对于一个有_n_层的transformer，透镜允许你用一个仿射变换（我们称之为仿射翻译器）替换模型的最后_m_层。每个仿射翻译器都经过训练，以最小化其预测与原始模型最终输出分布之间的KL散度。这意味着在训练之后，调谐透镜允许你跳过最后几层，看到可以从模型的中间表示（即第_n - m_层的残差流）中得出的最佳预测。

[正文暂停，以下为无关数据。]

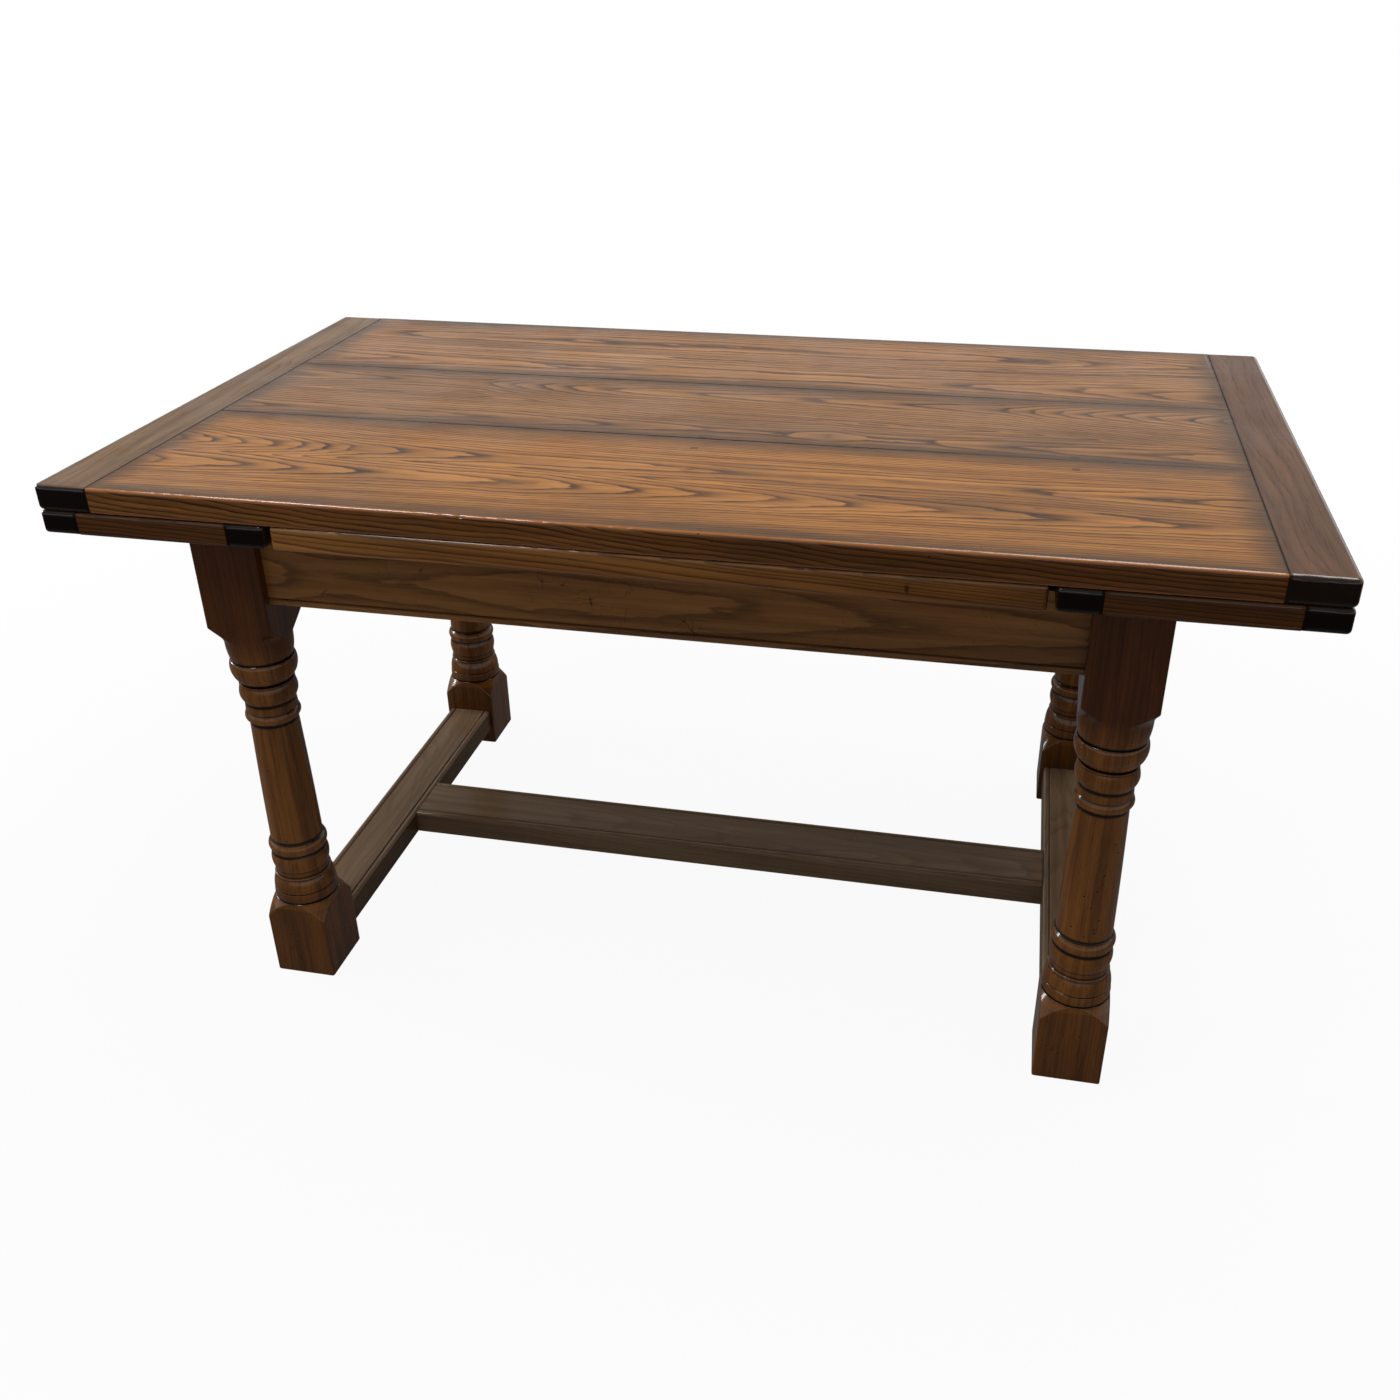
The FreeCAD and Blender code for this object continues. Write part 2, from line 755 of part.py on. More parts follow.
def corner_web(side, row):
    """Small hollow corner where the centre stretcher meets an end stretcher."""
    radius = stretcher_corner_radius
    x = side * (leg_outward - stretcher_width / 2)
    y = row * stretcher_width / 2
    x0, x1 = sorted((x, x - side * radius))
    y0, y1 = sorted((y, y + row * radius))
    z0 = stretcher_top_height - stretcher_thickness
    z1 = stretcher_top_height - stretcher_bead_radius
    hollow_foot = V(x - side * radius, y + row * radius, z0 - overrun)
    rod = Part.makeCylinder(radius, z1 - z0 + 2 * overrun, hollow_foot)
    return box(x0, x1, y0, y1, z0, z1).cut(rod)


def make_centre_stretcher():
    """Long stretcher between the end stretchers, beaded on both edges."""
    reach = leg_outward - stretcher_width / 2
    low = stretcher_top_height - stretcher_thickness
    half = stretcher_width / 2
    bar = box(-reach, reach, -half, half, low, stretcher_top_height)
    cutters = []
    for row in (-1, 1):
        cutters.append(edge_cutter(True, row * half, -row, -reach, reach, stretcher_bead_radius))
        cutters.append(quirk_cutter(True, row * (half - stretcher_quirk_inset), -reach, reach))
    bar = bar.cut(Part.makeCompound(cutters))
    added = [centre_stretcher_tenon(-1), centre_stretcher_tenon(1)]
    for side in (-1, 1):
        for row in (-1, 1):
            added.append(corner_web(side, row))
    return {"centre_stretcher": bar.fuse(added).removeSplitter()}


def export(nodes):
    """Write each named piece to its own STEP file."""
    os.makedirs("parts", exist_ok=True)
    for name, shape in nodes.items():
        if not shape.isValid():
            print("not valid:", name)
        shape.exportStep("parts/" + name + ".step")
    print(len(nodes), "pieces written")


all_nodes = {}
all_nodes.update(make_top())
all_nodes.update(make_centre_board())
all_nodes.update(make_leaf(-1, "left", left_bearer_offset, 1))
all_nodes.update(make_leaf(1, "right", right_bearer_offset, -1))
all_nodes.update(make_aprons())
all_nodes.update(make_end_rails())
all_nodes.update(make_cross_rails())
all_nodes.update(make_legs())
all_nodes.update(make_end_stretchers())
all_nodes.update(make_centre_stretcher())
export(all_nodes)
print("travel along the slope", round(math.hypot(draw_travel, leaf_rise), 3))
print("slope in degrees", round(math.degrees(math.atan(draw_slope)), 4))
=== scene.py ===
import math
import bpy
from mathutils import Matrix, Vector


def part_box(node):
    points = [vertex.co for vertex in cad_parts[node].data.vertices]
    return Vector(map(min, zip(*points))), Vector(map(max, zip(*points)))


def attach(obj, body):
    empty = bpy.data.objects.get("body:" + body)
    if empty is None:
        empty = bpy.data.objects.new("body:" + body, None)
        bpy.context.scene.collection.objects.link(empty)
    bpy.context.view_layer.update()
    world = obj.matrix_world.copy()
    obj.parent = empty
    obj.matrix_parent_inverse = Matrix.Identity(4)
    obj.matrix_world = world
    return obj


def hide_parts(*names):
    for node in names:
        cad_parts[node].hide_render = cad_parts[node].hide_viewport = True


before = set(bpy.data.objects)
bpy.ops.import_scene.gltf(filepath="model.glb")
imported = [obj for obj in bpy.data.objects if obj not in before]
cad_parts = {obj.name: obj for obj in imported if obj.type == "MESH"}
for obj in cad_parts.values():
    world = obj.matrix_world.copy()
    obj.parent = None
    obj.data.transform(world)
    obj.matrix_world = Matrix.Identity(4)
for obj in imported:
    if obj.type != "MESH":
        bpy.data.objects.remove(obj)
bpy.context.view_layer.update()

from types import SimpleNamespace

import bpy
import numpy as np
from mathutils import Euler, Vector

# Draw-leaf refectory table in stained oak: looks only. Lengths are in metres.
MM = 0.001

# Camera of the photograph, worked out from the table's corners
CAMERA_PLACE = (0.3892, -1.7722, 1.3269)
CAMERA_TURN = (61.2715, 0.6061, 12.0458)
CAMERA_LENS = 34.987
CAMERA_SENSOR = 36.0
CAMERA_SHIFT = (-0.01445, -0.00993)

# Rounding of the boards' edges, and of their corners in plan
TOP_ARRIS = 4.2 * MM
LEAF_ARRIS = 3.6 * MM
LEAF_CLEAT_ARRIS = 5.0 * MM
CLEAT_ARRIS = 6.0 * MM
SEAM_ARRIS = 1.7 * MM
JOINT_ARRIS = 0.8 * MM
TOP_CORNER = 8 * MM
LEAF_CORNER = 6 * MM
TIGHT_CORNER = 1.0 * MM
SHARPEST_CORNER = 0.4 * MM
OUTLINE_STEP = 4 * MM
ARRIS_STEPS = 6
CORNER_STEPS = 6

# A side with a larger rounding than this is open to the touch, and polished by it
FREE_ARRIS = 2.5 * MM

# Knocks in the upper arrises: deepest on the top and on the leaves, distance apart, range of
# widths, depth of the shallowest as a share, the part of a board's half width that takes them, and
# how far the arris drops for each millimetre that it is pressed in
TOP_WEAR = 0.5 * MM
LEAF_WEAR = 0.4 * MM
DENT_PITCH = 18 * MM
DENT_WIDTHS = (1.5, 6.0)
SHALLOWEST_DENT = 0.15
DENT_RIM = 0.02
DENT_DROP = 0.8

# Turning of a leg, all in millimetres: radius of each moulding
SHOULDER_FOOT = 43.7
NECK = 40.6
NECK_FILLET = 1.4
TORUS = 43.6
TORUS_FOOT = 33.2
BEAD = 38.2
BAND = 33.4
RING = 36.6
COLUMN_TOP = 32.0
COLUMN_FOOT = 35.8
LOWER_RING = 40.4
VALLEY = 37.2
SECOND_RING = 39.9
ANKLE = 37.6
ANKLE_FILLET = 39.2
FLARE = 43.2
FOOT_BAND = 43.6
QUIRK = 1.3

# Levels of the mouldings above the floor
SHOULDER = 563
SHOULDER_SWEEP = 29
NECK_LEVEL = 507
TORUS_END = 473
BEAD_END = 443
BAND_END = 429
RING_END = 413
COLUMN_END = 222
LOWER_RING_END = 202
SECOND_RING_END = 175
ANKLE_END = 162
FLARE_END = 142
FOOT_BAND_END = 127
FOOT_CORNER = 94.5

# Gap between two mouldings that meet. Shares of the torus's height above its fullest place and in
# its rounded crest, the depth of the crest, and the fine lines cut below, as (level, depth)
GAP = 0.4
TORUS_FULLEST = 0.32
TORUS_CREST = 0.34
TORUS_CREST_DEPTH = 3.8
TORUS_CUTS = ((486.5, 0.6), (480.5, 0.55))
TORUS_CUT_WIDTH = 0.7

# Blank of a leg in millimetres, how far the turning's widest radius clears its corners, and how its
# rows and columns of points are spaced
LEG_CORNER = 2.5
LEG_CLEARANCE = 2
LEG_FOOT_ROUND = 2.5
LEG_BLEND = 1.0
LEG_TURNS = 224
LEG_STEP = 1.4

# The relief of a turning, in millimetres, is taken against its outline smoothed over this reach
RELIEF_REACH = 6.0
RELIEF_STEP = 0.5
RELIEF_SPAN = 30
RELIEF_TOP = 700
RELIEF_DEPTH = 1.2
RELIEF_WIDEST = 46

# Beads and quirks along rails and stretchers
RAIL_BEAD = 9 * MM
RAIL_BEAD_DEPTH = 3.4 * MM
RAIL_QUIRK = 2.4 * MM
STRETCHER_BEAD = 10 * MM
STRETCHER_ROUND = 5 * MM
EDGE_ROUND = 2 * MM
RAIL_PARTS = 60

# Quirk of a stretcher, in millimetres off its middle and down
STRETCHER_QUIRK = ((-2.9, 0.1), (-1.8, 0.6), (-0.3, 2.4), (0.3, 2.4), (1.4, 0.5), (2.0, 0.0))

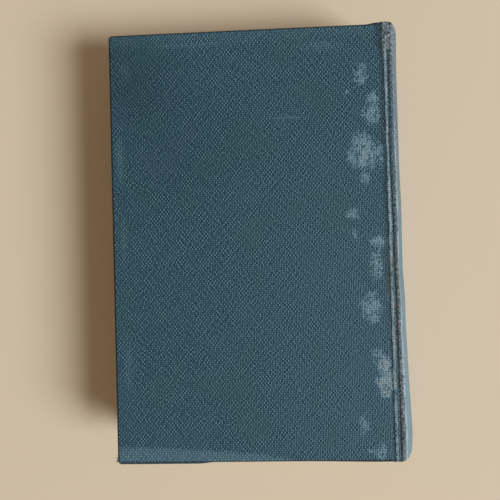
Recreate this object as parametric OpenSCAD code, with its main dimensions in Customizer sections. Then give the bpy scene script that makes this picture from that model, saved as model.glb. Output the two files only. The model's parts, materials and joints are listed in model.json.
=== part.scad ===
// A case-bound hardback book that lies on its front cover, back cover up.
// X runs from the fore-edge to the spine, Y from the tail to the head, Z up.
// The origin is on the table, under the middle of the book.

/* [Covers] */
// Height of a covered board, from tail to head
cover_h = 190; // [150:1:240]
// Width of a cover, from its fore-edge to the hinge line
cover_w = 122.2; // [95:0.1:160]
// Thickness of the binder's board
board_t = 2.3; // [1.6:0.1:3.4]
// Thickness of the woven book cloth
cloth_t = 0.4; // [0.3:0.05:0.6]
// Width of the cloth turned in over a board's inner face
turn_in = 15; // [10:0.5:20]
// Radius of the outer edges of a covered board
edge_r = 1.2; // [0.8:0.1:1.8]
// Radius of a cover's corners, seen from above
corner_r = 1.6; // [1.3:0.1:4]

/* [Joint] */
// Width of the groove on the board's side of the hinge line
groove_w = 1.8; // [1.6:0.1:4]
// Depth of the groove below the cover's outer face
groove_depth = 1.1; // [0.8:0.1:1.6]
// Gap along the hinge line between a cover's sheets and the spine's
hinge_gap = 0.3; // [0.2:0.05:0.6]

/* [Pages] */
// Thickness of the sewn leaves
leaves_t = 21; // [12:0.5:45]
// How far the boards stand out past the leaves
square = 3; // [2:0.25:5]
// Hollow of the fore-edge at its middle
fore_hollow = 3.4; // [2:0.1:5]
// Air between the endpaper on a shoulder and the cloth in the groove over it
shoulder_gap = 0.15; // [0.1:0.01:0.4]
// Length of a shoulder's slope along the leaves
shoulder_run = 0.9; // [0.6:0.1:1.5]
// Thickness of the endpapers
paper_t = 0.15; // [0.1:0.01:0.2]
// Air between a flyleaf and the pastedown that lies on it
rest_gap = 0.1; // [0.05:0.01:0.3]

/* [Spine] */
// How far the spine stands out past the hinge line
spine_bulge = 8.1; // [7.5:0.1:12]
// Rise of the spine's round, from its shoulders to its middle
spine_rise = 4.6; // [3.6:0.1:5.4]
// How far the spine's ridges lie below the covers' outer faces
ridge_drop = 0.4; // [0.3:0.05:0.7]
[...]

我们需要训练仿射翻译器的原因是，表示可能会在层与层之间发生旋转、平移或拉伸。这种训练方法区别于更简单的方法，如直接使用反嵌入矩阵对网络的残差流进行反嵌入，即logit透镜。我们在论文《用调谐透镜从Transformers中引出潜在预测》中解释了这个过程及其应用。

致谢

这个库最初由EleutherAI的Igor Ostrovsky和Stella Biderman构思，是FAR和EleutherAI研究人员合作的成果。

安装说明

从PyPI安装

首先，你需要在虚拟环境中安装基本的先决条件：

Python 3.9+
PyTorch 1.13.0+

然后，你可以简单地使用pip安装这个包。

pip install tuned-lens

安装容器

如果你更喜欢在容器内运行训练脚本，你可以使用提供的Docker容器。

docker pull ghcr.io/alignmentresearch/tuned-lens:latest
docker run --rm tuned-lens:latest tuned-lens --help

贡献

确保安装开发依赖并安装pre-commit钩子。

$ git clone https://github.com/AlignmentResearch/tuned-lens.git
$ pip install -e ".[dev]"
$ pre-commit install

引用

如果你觉得这个库有用，请按以下方式引用：

@article{belrose2023eliciting,
  title={Eliciting Latent Predictions from Transformers with the Tuned Lens},
  authors={Belrose, Nora and Furman, Zach and Smith, Logan and Halawi, Danny and McKinney, Lev and Ostrovsky, Igor and Biderman, Stella and Steinhardt, Jacob},
  journal={to appear},
  year={2023}
}